Vista was a typical Microsoft release – any new tool or program released always sucks, version one. Remembers Windows Millennium Edition? What a joke. System Restore made its debut in Windows ME, but almost never worked. Vista was not immune. The new UI caught the eyes of millions, but when they bought it, it crippled everything. No widespread beta release, an RTM that was too close to public release, no drivers, and a resource hog.
And by hog, I mean a bafoon.
It was three months before the release of Vista when code changes stopped. The development team became a Service Pack team, moving straight to Service Pack 1, which came out an entire year later, while the “gold” master, went to OEM’s for distribution. An unfinished project. Five years after XP. Three years late. A mess from the get go.
So what’s so special about Windows 7? Well, if you’ve made it this far through the post, you’re in for a treat. Windows 7 is nothing new; in fact, its based in large part on the same underlying code structure of Vista. Windows 7 is Vista, but it works.
It’s done away with the absurdity that was User Access Control, account control, whatever the hell it was. It was annoying, and downright ridiculous. Windows 7 still asks you to confirm access to certain operations, but in far less intervals, while somehow, becoming more secure. You’re thinking, why didn’t they do this in the first place? Or you should be, I am…
Thanks in large part to the largest beta testing release in OS history, including millions of Beta 1 and 2 download product keys issued from Redmond itself, hardware manufacturers and OEM’s have had the code for over a year now. Drivers are sitting on servers, ready for those early adopters pings. I just ran the install on a two year old Dell laptop that was “running” Windows Vista Ultimate. No OEM discs, and only one driver needed – the graphics card. An easy search on NVIDIA’s sight yielded the solution, and Aero was working, like it always should have.
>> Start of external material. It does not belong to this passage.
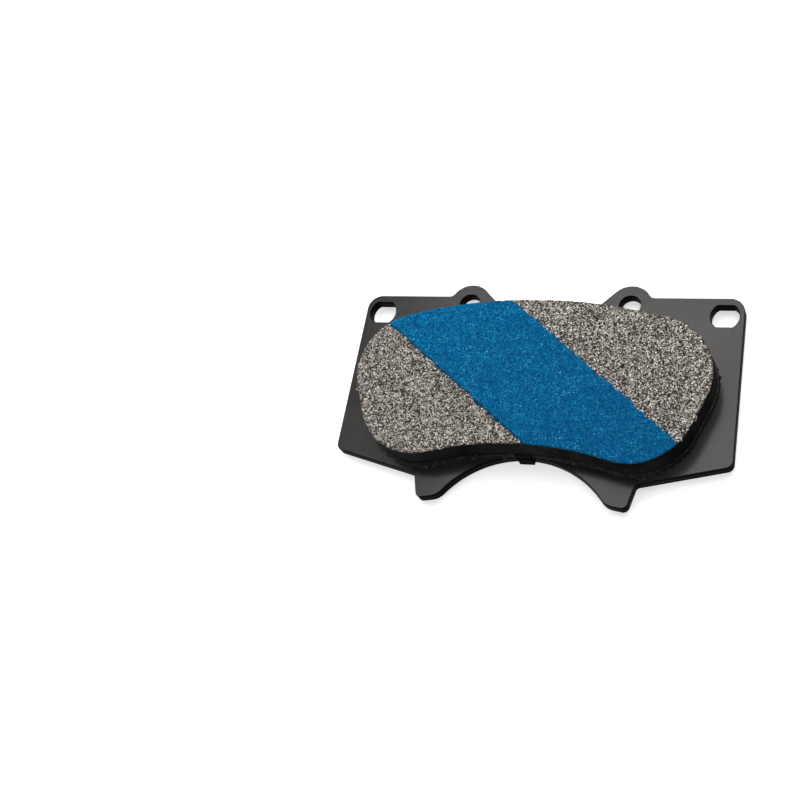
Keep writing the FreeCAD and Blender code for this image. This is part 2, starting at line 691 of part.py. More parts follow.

The install was easy. Made a USB stick bootable, loaded the OS onto it, plugged it in and off we went. It was nice to format Vista goodbye. And the install took less than 20 minutes. The final install boot completed, and Windows 7 was up and running. A much cleaner interface, a much snappier feel, and [insert Mac fanboys equivalent of enjoyment for using a Windows-based PC] came to fruition. Internet Explorer 8 loaded Mozilla’s website fast enough that I didn’t have to resort to a network or offline install of Firefox from an exe on another hard drive on the network, though I will be honest, that was the extent of my IE8 testing, and I have no further plans to dabble with it.
iTunes installed in a jiffy, Skype and AIM were a snap. The end result? Windows 7 does away with the disgust involved in using a PC, Vista style. Microsoft is starting to listen, and they’re starting to get it. And they’re taking a lot of cues from the Cupertino cult while they’re at it. But at this point, I think all that anyone will really care about is that Windows works again. It feels lighter-weight, emphasis on the feels, but that’s all that matters.
Don’t expect long lines at Best Buy or those new spiffy Microsoft Guru Bar retail stores (emphasis on sarcasm at the concept of these retail stores), but expect a better user experience – that you have to pay a couple hundred bucks to get. It’s what you get when you’ve got a monopolist tech firm in a capitalist nation.
Nerd Out.
[images courtesy of: Ballmer, Windows Backdrop, Microsoft Inspiration]






I agree with your views and liked your choice of images to light up the blog.
The only point out of place is “It’s what you get when you’ve got a monopolist tech firm in a capitalist nation.” The reason being that you claim to be a Mac fanboy.
Ashish
August 11, 2009 at 10:54 am
for reasons of full disclosure and transparency, i’m not hiding the fact that i’m a mac guy. from this perspective, it certainly isn’t out of place. but you’re welcome to have your own views, and i welcome that.